+++ DATA SEGMENT +++

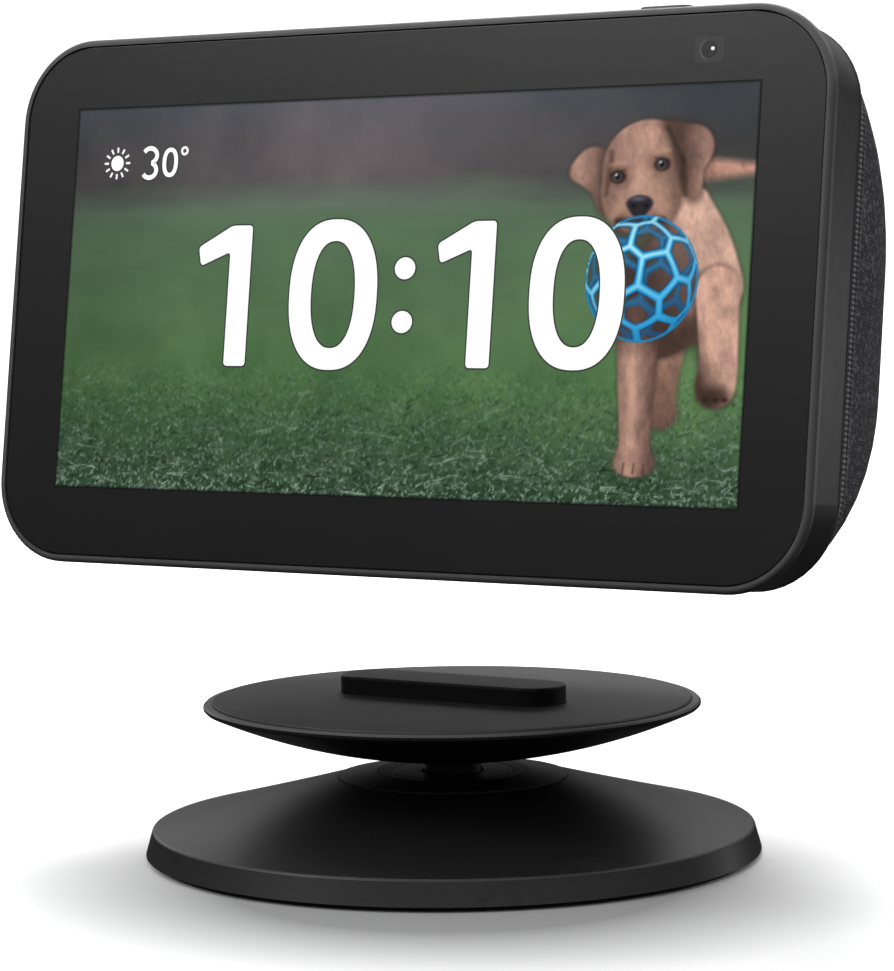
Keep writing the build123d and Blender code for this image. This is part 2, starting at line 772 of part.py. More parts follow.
with BuildPart() as speaker_chamber:
    turned([(0, 16), (20.5, 16), (22, 17.5), (22, 33), (20.2, 33), (20.2, 17.8), (0, 17.8)])
    for x in (-25.5, 25.5):
        slab(30.0, 2.0, 11.0, 8.0, speaker_up, 3.0, x)
    turned([(0, 17.8), (20.2, 17.8), (20.2, 33), (0, 33)], Mode.SUBTRACT)
    pins_at(speaker_screw_points, 0.8 + screw_clearance, 29, 4, Mode.SUBTRACT)
write(speaker_chamber, "speaker_chamber")

with BuildPart() as speaker_magnet:
    turned([(0, 20), (11, 20), (11, 22), (10.6, 22), (10.6, 26), (9.8, 26), (9.8, 27), (0, 27)])
write(speaker_magnet, "speaker_magnet")

with BuildPart() as speaker_basket:
    turned([(0, 27.05), (9.6, 27.05), (17.2, 33.05), (21.8, 33.05), (21.8, 34.1), (16.8, 34.1),
            (9, 28), (0, 28)])
    with BuildSketch(behind(34.1)) as vents:
        with Locations((0, speaker_up)):
            with PolarLocations(12.4, 6):
                Rectangle(4.6, 5.0)
    extrude(vents.sketch, amount=6.0, mode=Mode.SUBTRACT)
write(speaker_basket, "speaker_basket")

with BuildPart() as speaker_cone:
    turned([(0, 29.6), (5.6, 29.6), (15.4, 34.0), (15.4, 34.5), (5.4, 30.1), (4.6, 30.6),
            (0, 31.6)])
write(speaker_cone, "speaker_cone")

with BuildPart() as speaker_surround:
    turned([(15.45, 34.15), (17.2, 35.4), (19.0, 34.15), (20.6, 34.15), (20.6, 34.65),
            (19.1, 34.65), (17.2, 36.0), (15.45, 34.65)])
write(speaker_surround, "speaker_surround")

screws("speaker_screws", from_behind(32.05), speaker_screw_points,
       shank_radius=0.8, length=6.0, head_radius=1.8, head_height=0.9)

# ---------------------------------------------------------------- display: sockets at the back
port_up = 29.0
jack_x, usb_x = -8.5, 8.5
panel_back = 58.0
with BuildPart() as port_board:
    slab(46.0, 1.0, 36.0, 13.0, port_up, 1.0)
write(port_board, "port_board")

with BuildPart() as dc_jack:
    slab(47.05, 7.3, 9.0, 9.5, port_up, 0.8, jack_x)
    pins_at([(jack_x, port_up)], 3.6, 54.3, 3.6)
    pins_at([(jack_x, port_up)], 2.75, 50.0, 9.0, Mode.SUBTRACT)
    pins_at([(jack_x, port_up)], 0.85, 48.0, 9.0)
write(dc_jack, "dc_jack")

with BuildPart() as usb_port:
    slab(47.05, 10.85, 9.0, 3.3, port_up, 1.6, usb_x)
    slab(49.0, 10.0, 8.3, 2.6, port_up, 1.28, usb_x, Mode.SUBTRACT)
    slab(48.5, 8.5, 6.4, 0.7, port_up, 0.2, usb_x)
write(usb_port, "usb_port")

with BuildPart() as port_panel:
    slab(54.4, panel_back + 0.02 - 54.4, 36.0, 13.0, port_up, 6.4)
    slab(panel_back + 0.02, 0.7, 38.4, 15.4, port_up, 7.6)
    fillet(port_panel.faces().sort_by(speaker_axis)[-1].edges(), 0.3)
    pins_at([(jack_x, port_up)], 3.75, 54.0, 6.0, Mode.SUBTRACT)
    slab(54.0, 6.0, 9.3, 3.6, port_up, 1.75, usb_x, Mode.SUBTRACT)
write(port_panel, "port_panel")

with BuildPart() as power_cable:
    cable_points = [
        behind(d).from_local_coords((x, v, 0))
        for x, v, d in ((36, 32, 16.1), (35, 30, 24), (22, 27, 38), (12, 28, 45.8))
    ]
    with BuildLine() as cable_path:
        Spline(*cable_points, tangents=(-out_face, -out_face))
    with BuildSketch(Plane(cable_points[0], x_dir=(1, 0, 0), z_dir=-out_face)):
        Circle(1.3)
    sweep()
write(power_cable, "power_cable")

# ---------------------------------------------------------------- display: sole with the key pocket
sole = Plane.XY.offset(sole_height)
sole_length, sole_width, sole_y = 88.0, 24.5, 0.75
pad = 0.9
pocket_height = 5.0
key_room = 0.3
sole_screw_points = [(-38.0, 0.75), (38.0, 0.75)]


def sole_block(grow, low, high, radius, mode=Mode.ADD):
    """A flat block with the outline of the sole, between two heights above the sole plane."""
    with BuildSketch(sole.offset(low)) as outline:
        with Locations((0, sole_y)):
            RectangleRounded(sole_length + 2 * grow, sole_width + 2 * grow, radius)
    extrude(outline.sketch, amount=high - low, mode=mode)


def key_pocket(height, room):
    """Cuts the room for the stand's key from below."""
    with BuildSketch(sole.offset(-0.5)) as outline:
        RectangleRounded(key_length + 2 * room, key_depth + 2 * room, key_corner + room)
    extrude(outline.sketch, amount=height + 0.5, mode=Mode.SUBTRACT)


with BuildPart() as sole_pad:
    sole_block(0, 0, pad, 6.0)
    key_pocket(pad, key_room + 0.1)
write(sole_pad, "sole_pad")

with BuildPart() as bottom_plate:
    sole_block(0, pad + 0.02, pocket_height - 0.1, 6.0)
    key_pocket(key_height + 0.5, key_room)
    with BuildSketch(sole.offset(3.6)):
        Rectangle(64.2, 20.2)
    extrude(amount=2, mode=Mode.SUBTRACT)
    with BuildSketch(sole):
        with Locations(*sole_screw_points):
            Circle(1.0 + screw_clearance)
    extrude(amount=6, mode=Mode.SUBTRACT)
    with BuildSketch(sole):
        with Locations(*sole_screw_points):
            Circle(2.2)
    extrude(amount=2.2, mode=Mode.SUBTRACT)
write(bottom_plate, "bottom_plate")

with BuildPart() as dock_steel:
    with BuildSketch(sole.offset(3.65)):
        RectangleRounded(64.0, 20.0, 1.0)
    extrude(amount=1.2)
write(dock_steel, "dock_steel")

screws(
    "sole_screws",
    Plane((0, 0, sole_height + 2.15), x_dir=(1, 0, 0), z_dir=(0, 0, -1)),
    [(x, -y) for x, y in sole_screw_points],
    shank_radius=1.0,
    length=4.2,
    head_radius=2.0,
    head_height=1.1,
)

# ---------------------------------------------------------------- display: rear housing and its cloth
with BuildPart() as housing_body:
    back_body(cloth_thickness + shell_gap)

with BuildPart() as housing_block:
    sole_block(2.8, 0, pocket_height + 1.6, 8.0)
    add(housing_body, mode=Mode.INTERSECT)

with BuildPart() as rear_housing:
    add(housing_body)
    back_body(cloth_thickness + shell_gap + wall, Mode.SUBTRACT)
    add(housing_block)
    sole_block(0.1, -2, pocket_height, 6.1, Mode.SUBTRACT)
    for x in (-66.5, 66.5):
        for v in (13.2, 70.0):
            slab(ear_depth, 12.0 - ear_depth, 8.0, 7.4, v, 1.2, x)
    pins_at(frame_screw_points, 1.0 + screw_clearance, 9, 4, Mode.SUBTRACT)
    with BuildSketch(sole):
        with Locations(*sole_screw_points):
            Circle(1.0 + screw_clearance)
    extrude(amount=8, mode=Mode.SUBTRACT)
    slab(50, 12, 36.2, 13.2, port_up, 6.5, 0, Mode.SUBTRACT)
    # slots that let the sound out under the cloth
    for row in range(6):
        for x in (-20.0, 0.0, 20.0):
            slab(34, 30, 16.0, 1.8, 40.0 + 4.0 * row, 0.8, x, Mode.SUBTRACT)
write(rear_housing, "rear_housing")

with BuildPart() as fabric_cover:
    back_body(0)
    back_body(cloth_thickness, Mode.SUBTRACT)
    sole_block(0.15, -2, pocket_height + 2, 6.2, Mode.SUBTRACT)
    slab(50, 12, 36.4, 13.4, port_up, 6.6, 0, Mode.SUBTRACT)
write(fabric_cover, "fabric_cover")
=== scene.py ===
"""Looks of the smart display: materials, the knitted back, the lit picture, and a plain studio.

Sizes are in millimetres and are turned into metres by MM. `at` gives a point on the display from x to
the right, v up the screen and d backwards from the front of the bezel, as in the CAD model.
"""
import json
from math import cos, pi, radians, sin, tau

import bmesh
import bpy
import numpy as np
from mathutils import Matrix, Vector


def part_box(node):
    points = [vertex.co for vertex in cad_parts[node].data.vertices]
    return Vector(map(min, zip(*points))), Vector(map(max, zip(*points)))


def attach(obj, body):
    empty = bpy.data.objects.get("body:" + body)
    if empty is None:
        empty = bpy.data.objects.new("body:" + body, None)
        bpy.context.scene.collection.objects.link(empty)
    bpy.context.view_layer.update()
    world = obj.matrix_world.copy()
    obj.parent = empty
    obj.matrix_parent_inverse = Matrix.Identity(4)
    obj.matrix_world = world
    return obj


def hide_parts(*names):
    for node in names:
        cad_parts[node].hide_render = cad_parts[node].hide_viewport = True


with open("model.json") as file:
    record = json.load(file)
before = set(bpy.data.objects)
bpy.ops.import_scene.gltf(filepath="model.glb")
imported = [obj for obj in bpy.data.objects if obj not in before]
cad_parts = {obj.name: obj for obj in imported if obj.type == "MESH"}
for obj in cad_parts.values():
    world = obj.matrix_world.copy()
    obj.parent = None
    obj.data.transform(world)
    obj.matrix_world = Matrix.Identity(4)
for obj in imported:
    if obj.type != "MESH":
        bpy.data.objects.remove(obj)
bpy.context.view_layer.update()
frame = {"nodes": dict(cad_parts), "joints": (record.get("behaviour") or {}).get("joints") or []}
nodes = frame["nodes"]
MM = 0.001

# ------------------------ the display's own frame
press_axis = next(j["axis"] for j in frame["joints"] if j["name"] == "mic_press")
UP = -Vector(press_axis).normalized()
OUT = Vector((0, -UP.z, UP.y))
RIGHT = Vector((1, 0, 0))


def spread(node, axis):
    """Lowest and highest place of a CAD node along an axis, in metres."""
    along = [v.co.dot(axis) for v in nodes[node].data.vertices]
    return min(along), max(along)


face_low = spread("front_bezel", UP)[0]
face_front = spread("front_bezel", OUT)[1]
FACE = UP * face_low + OUT * face_front
ON_FACE = Matrix((RIGHT, UP, OUT)).transposed().to_4x4()


def at(x, v, d):
    """A point on the display in metres, from millimetres."""
    return FACE + (RIGHT * x + UP * v - OUT * d) * MM


def span(node):
    """(left, right, low, high, front, back) of a node on the display, in millimetres."""
    x0, x1 = spread(node, RIGHT)
    v0, v1 = spread(node, UP)
    d0, d1 = spread(node, OUT)
    places = (x0, x1, v0 - face_low, v1 - face_low, face_front - d1, face_front - d0)
    return tuple(p / MM for p in places)


# ------------------------ colours and node materials
def linear(*srgb):
    """A colour given as 0-255 screen values, made linear."""
    c = np.array(srgb, float) / 255.0
    return np.where(c <= 0.04045, c / 12.92, ((c + 0.055) / 1.055) ** 2.4)


def colour_mix(tree, factor):
    """A node that mixes two colours: its two inputs and its output."""
    made = tree.nodes.new("ShaderNodeMix")
    made.data_type = "RGBA"
    tree.links.new(factor, made.inputs["Factor"])
    first, second = (socket for socket in made.inputs if socket.type == "RGBA")
    return first, second, next(socket for socket in made.outputs if socket.type == "RGBA")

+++

> [SET TASK] Retype, word for word, every line from the line with "sole_block(0.15, -2, pocket_height" to the line with "for node in", inclusive. Add nothing.

> [TASK ANSWER]
    sole_block(0.15, -2, pocket_height + 2, 6.2, Mode.SUBTRACT)
    slab(50, 12, 36.4, 13.4, port_up, 6.6, 0, Mode.SUBTRACT)
write(fabric_cover, "fabric_cover")
=== scene.py ===
"""Looks of the smart display: materials, the knitted back, the lit picture, and a plain studio.

Sizes are in millimetres and are turned into metres by MM. `at` gives a point on the display from x to
the right, v up the screen and d backwards from the front of the bezel, as in the CAD model.
"""
import json
from math import cos, pi, radians, sin, tau

import bmesh
import bpy
import numpy as np
from mathutils import Matrix, Vector


def part_box(node):
    points = [vertex.co for vertex in cad_parts[node].data.vertices]
    return Vector(map(min, zip(*points))), Vector(map(max, zip(*points)))


def attach(obj, body):
    empty = bpy.data.objects.get("body:" + body)
    if empty is None:
        empty = bpy.data.objects.new("body:" + body, None)
        bpy.context.scene.collection.objects.link(empty)
    bpy.context.view_layer.update()
    world = obj.matrix_world.copy()
    obj.parent = empty
    obj.matrix_parent_inverse = Matrix.Identity(4)
    obj.matrix_world = world
    return obj


def hide_parts(*names):
    for node in names:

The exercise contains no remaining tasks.